Leur mode de vie est connu grâce aux procès des inquisiteurs. L’adhésion à la foi passait par le melioramentum, geste de respect envers un Parfait, consistant en trois génuflexions suivies d’un baiser de paix.
L’entrée dans l’Église cathare se faisait par le consolamentum, une imposition des mains purificatrice — baptême, ordination et absolution à la fois.
Les Parfaits, hommes ou femmes, devenaient dès lors les représentants de l’Esprit Saint, chargés de transmettre à leur tour ce sacrement.
Une vie d’abstinence
Les Parfaits vivaient dans une abstinence stricte : pas de viande, de lait, de fromage, d’œufs, ni de laitage. Seuls le poisson et l’huile étaient tolérés.
Trois carêmes de quarante jours étaient observés chaque année. Durant certains jours, ils ne consommaient que du pain et de l’eau.
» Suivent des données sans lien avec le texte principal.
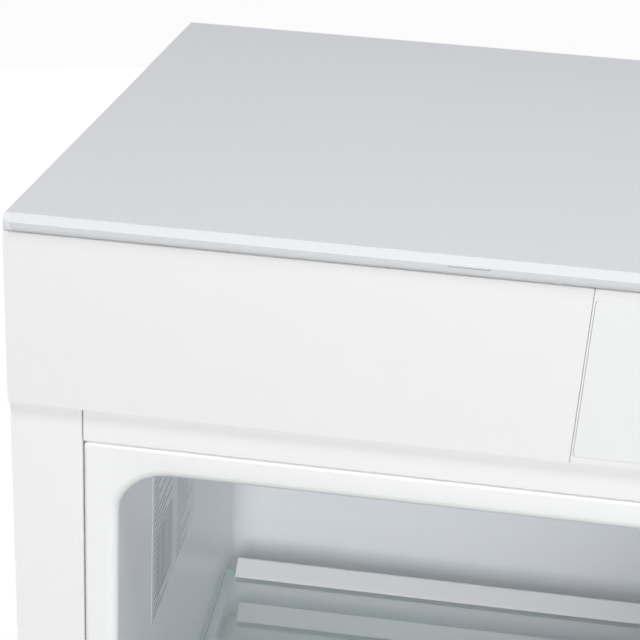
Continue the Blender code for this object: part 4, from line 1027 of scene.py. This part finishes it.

Les Parfaits vivaient toujours au moins à deux, pour se surveiller mutuellement.
Ils ne devaient ni mentir, ni jurer, ni tuer — pas même un animal, sauf le poisson.
À l’heure de la mort
Souvent, les croyants demandaient le consolamentum sur leur lit de mort, pour quitter ce monde purifiés. Si le malade guérissait, il devait alors vivre comme un Parfait.
Ceux qui recevaient le consolamentum devaient ensuite pratiquer l’endura, un jeûne de quarante jours, ce qui, pour un malade, menait généralement à la mort.
Un danger pour la société féodale
Retour à la pureté apostolique, ascétisme, rejet du monde matériel : tout cela séduisait le peuple, mais représentait une menace pour la société féodale.
En prônant la continence, les cathares risquaient d’entraîner une chute démographique. Leur refus de jurer ou de se soumettre rendait impossible le système de vassalité.
L’Église et la noblesse y voyaient un danger. Mais la croisade contre les Albigeois fut surtout politique : Philippe Auguste voulait soumettre les seigneurs occitans.
Sous couvert d’hérésie, les barons du Nord ravagèrent l’Occitanie : les seigneurs furent tués, leurs terres confisquées, leurs femmes mariées de force.
La fin des Parfaits ne fut que le prétexte à la fin de l’indépendance occitane.